41 Anhui-based companies got the approval to invest overseas in the first half of 2014(H1), up from 17 a year ago, according to the Department of Commerce of Anhui Province.
33 privately-run businesses joined in the spree, accounting for more than 80 percent of the total. As of June 30, roughly 400 non-government enterprises expanded their reaches beyond China.
European countries and the United States were the most popular destinations for investors from the province, altogether attracting about half of the total. Lured by the ongoing economic recovery in America, 18 Anhui-based companies, or 43.9 percent, went to the country to seek fortune. For example, Magang Group, one of the country's largest steel manufacturers based in Ma'anshan of the province, acquired France's SAS Valdunes for 40 million euros ($53.70 million). The move is believed to have broken up foreign monopolies on high-speed train wheels and related core technologies.

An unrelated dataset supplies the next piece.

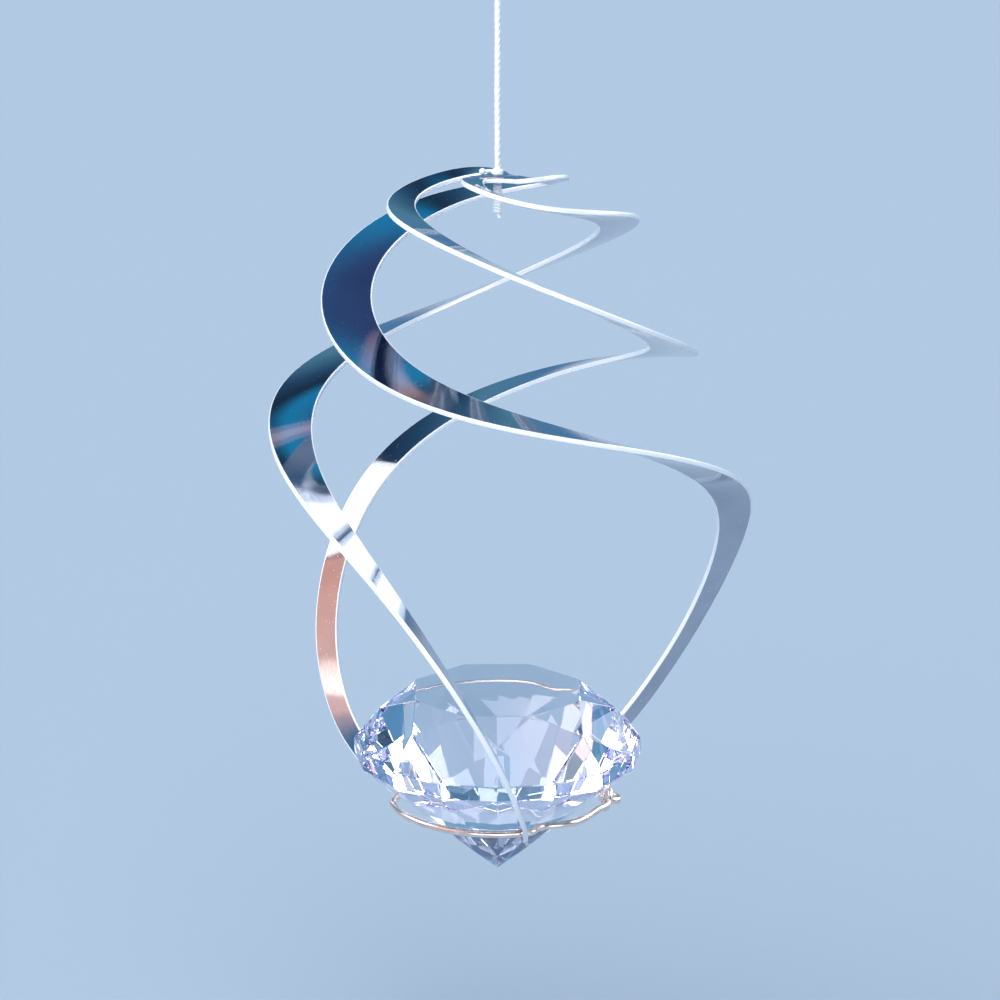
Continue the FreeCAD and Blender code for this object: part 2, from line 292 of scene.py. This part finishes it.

However, the province was short of momentum projects in its "going global" initiative. The biggest program Anhui-based investors launched abroad between January and June was worth no more than $98 million, an official with the department said.
"Anhui will step up efforts to carry on with its key overseas investment projects," he said, adding that the local government will continue to help major investors like Chery, JAC and Conch to establish industrial parks, business cooperation zones in Brazil, Ecuador, Indonesia, Kenya, Congo and Mozambique.